Por sua vez, em causa estando crimes de “passagem de moeda falsa”, tendo em conta o “bem jurídico” com o mesmo protegido e que em questão não estão “quantias monetárias elevadas”, ponderando igualmente, no período da pena que já cumpriu, (1 ano e 7 meses de prisão), e o que falta cumprir, (cerca de 5 meses), sendo esta a última oportunidade para beneficiar da pretendida libertação antecipada e que irá regressar à sua terra natal, (Malásia), afigura-se de considerar também verificado o pressuposto da alínea b) do n.° 1 do art. 56° do C.P.M., se ao mesmo se fixar o dever de não voltar a Macau no período de liberdade condicional.

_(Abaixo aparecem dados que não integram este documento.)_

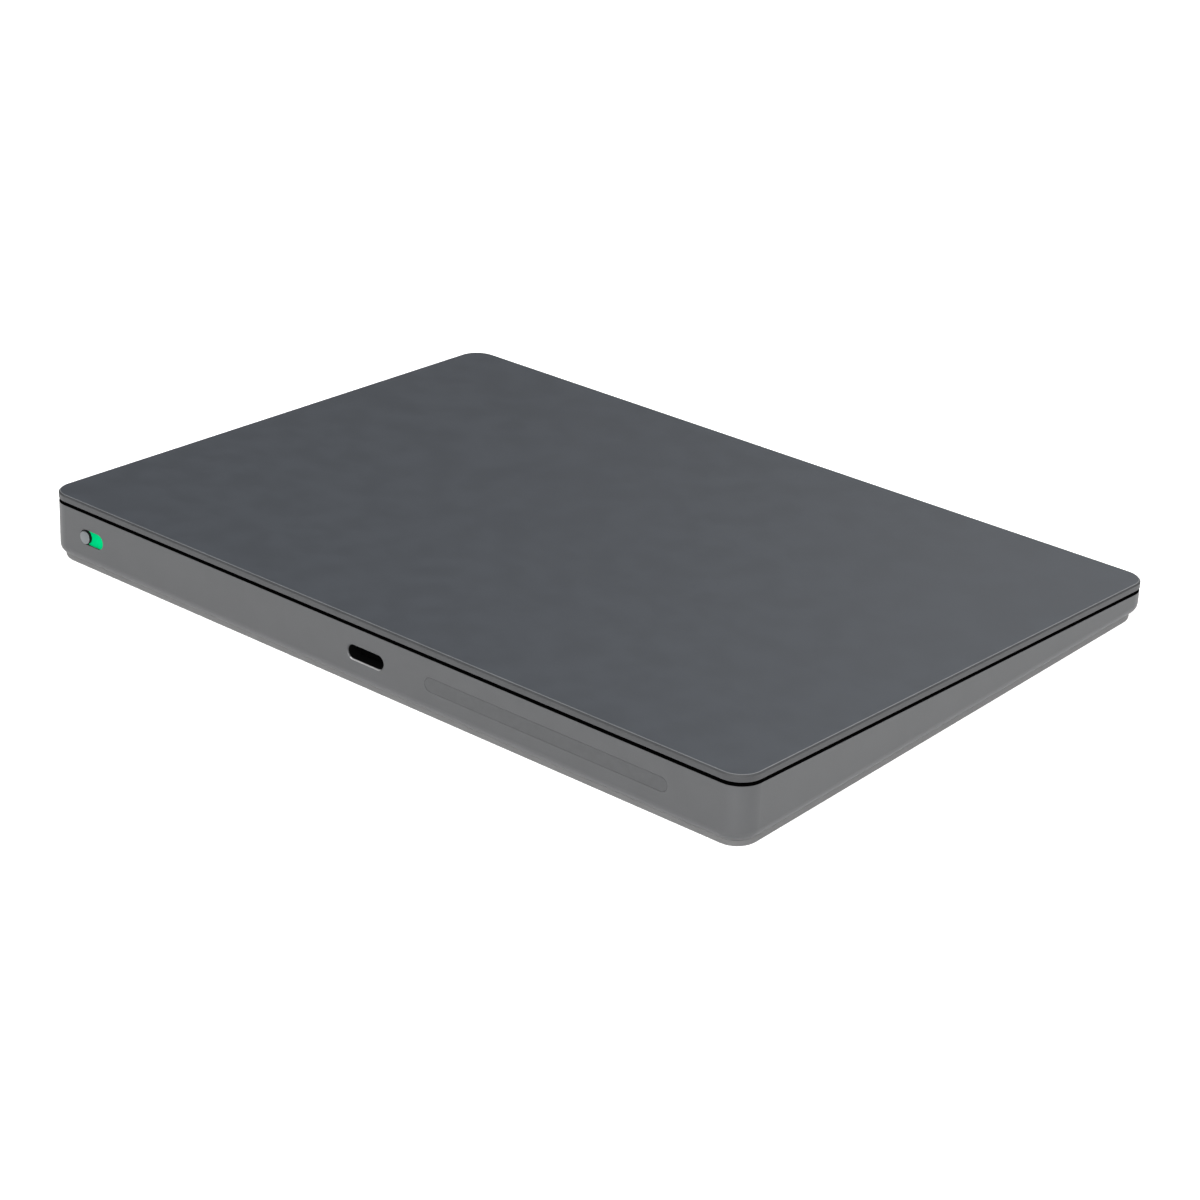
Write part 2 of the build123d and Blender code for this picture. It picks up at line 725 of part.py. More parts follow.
# ================================================================ corner flexures
flexure_names = [
    "flexure_rear_right", "flexure_rear_left", "flexure_front_right", "flexure_front_left",
]
for flexure_name, (leaf_u, leaf_v) in zip(flexure_names, corners(*leaf_spot)):
    outward = 1 if leaf_u > 0 else -1
    with BuildPart() as flexure:
        with BuildSketch(deck.offset(leaf_w)):
            with Locations((leaf_u, leaf_v)):
                RectangleRounded(*leaf_size, leaf_corner)
            with Locations(
                (leaf_u, leaf_v - leaf_slot_spread), (leaf_u, leaf_v + leaf_slot_spread)
            ):
                SlotOverall(*leaf_slot_size, mode=Mode.SUBTRACT)
            with Locations((leaf_u + outward * leaf_fixed_reach, leaf_v)):
                Circle(shank_radius + screw_clearance, mode=Mode.SUBTRACT)
            with Locations((leaf_u + outward * leaf_free_reach, leaf_v)):
                Circle(shank_radius + leaf_free_clearance, mode=Mode.SUBTRACT)
        extrude(amount=-leaf_thickness)
    flexure.part.label = flexure_name
    export_step(flexure.part, f"parts/{flexure_name}.step")

with BuildPart() as strain_gauges:
    with BuildSketch(deck.offset(leaf_bottom_w)):
        with Locations(corners(*leaf_spot)):
            Rectangle(*gauge_size)
    extrude(amount=-gauge_thickness)
strain_gauges.part.label = "strain_gauges"
export_step(strain_gauges.part, "parts/strain_gauges.step")

with BuildPart(deck) as flexure_screws:
    down_from(leaf_clamps, carrier_w, head_radius, carrier_thickness)
    down_from(leaf_clamps, leaf_w, shank_radius, leaf_thickness + deep_hole - screw_end_gap)
flexure_screws.part.label = "flexure_screws"
export_step(flexure_screws.part, "parts/flexure_screws.step")
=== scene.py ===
"""Looks of a wireless touch pad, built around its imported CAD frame.

A dark glass plate floats over a wedge-shaped tub of grey anodised aluminium. The tall rear wall
holds a slide switch, a charging port and a radio window. Everything is in metres, in the frame of
the CAD part, and every place comes from the frame's own boxes.
"""

from __future__ import annotations

import json
import logging
import math
import random
from dataclasses import dataclass
from enum import Enum
from typing import Any, Iterable, Sequence, Union

import bmesh
import bpy
from mathutils import Matrix, Vector

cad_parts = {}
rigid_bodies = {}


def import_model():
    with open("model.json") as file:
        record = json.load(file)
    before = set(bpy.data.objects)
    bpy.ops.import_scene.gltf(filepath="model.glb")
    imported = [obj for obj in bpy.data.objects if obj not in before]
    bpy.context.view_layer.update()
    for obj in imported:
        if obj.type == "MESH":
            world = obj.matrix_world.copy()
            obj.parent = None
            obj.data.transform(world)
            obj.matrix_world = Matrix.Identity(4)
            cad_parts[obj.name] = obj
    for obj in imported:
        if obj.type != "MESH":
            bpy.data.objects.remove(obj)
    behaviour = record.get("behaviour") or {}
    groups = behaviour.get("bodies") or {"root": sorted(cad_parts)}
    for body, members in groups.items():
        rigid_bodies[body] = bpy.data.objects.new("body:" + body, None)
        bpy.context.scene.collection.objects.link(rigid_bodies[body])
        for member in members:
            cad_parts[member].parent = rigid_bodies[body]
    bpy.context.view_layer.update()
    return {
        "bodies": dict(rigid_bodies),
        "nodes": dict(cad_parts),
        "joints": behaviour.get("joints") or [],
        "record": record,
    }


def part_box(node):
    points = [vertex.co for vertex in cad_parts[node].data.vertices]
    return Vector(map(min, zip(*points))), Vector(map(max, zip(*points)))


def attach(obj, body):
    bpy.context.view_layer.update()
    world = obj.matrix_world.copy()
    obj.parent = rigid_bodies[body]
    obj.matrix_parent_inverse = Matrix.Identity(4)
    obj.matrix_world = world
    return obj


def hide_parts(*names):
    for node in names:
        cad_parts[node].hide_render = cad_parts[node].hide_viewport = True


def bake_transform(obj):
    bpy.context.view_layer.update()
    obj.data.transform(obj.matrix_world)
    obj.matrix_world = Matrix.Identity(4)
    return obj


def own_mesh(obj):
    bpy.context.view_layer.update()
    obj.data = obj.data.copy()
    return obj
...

Assim, em face das expostas considerações, há que revogar a decisão recorrida.
Decisão
4. Nos termos e fundamentos expostos, em conferência, acordam conceder provimento ao recurso, concedendo-se, nos exactos termos consignados, a pretendida liberdade condicional ao ora recorrente.
Sem custas.
Passem-se os competentes mandados de soltura.
Honorários ao Exmo. Defensor no montante de MOP$1.800,00.
Comunique à P.S.P enviando cópia do presente veredicto.
Registe e notifique.
Nada vindo de novo, e após trânsito, remetam-se os autos com as baixas e averbamentos necessários.
Macau, aos 25 de Abril de 2019
(Relator)
José Maria Dias Azedo
(Primeiro Juiz-Adjunto)
Chan Kuong Seng
(Segunda Juiz-Adjunta)
Tam Hio Wa (Vencida por entender que face à gravidade dos crimes praticados pelo recorrente, não estão reunidos ainda todos os requisitos para conceder a liberdade condicional.)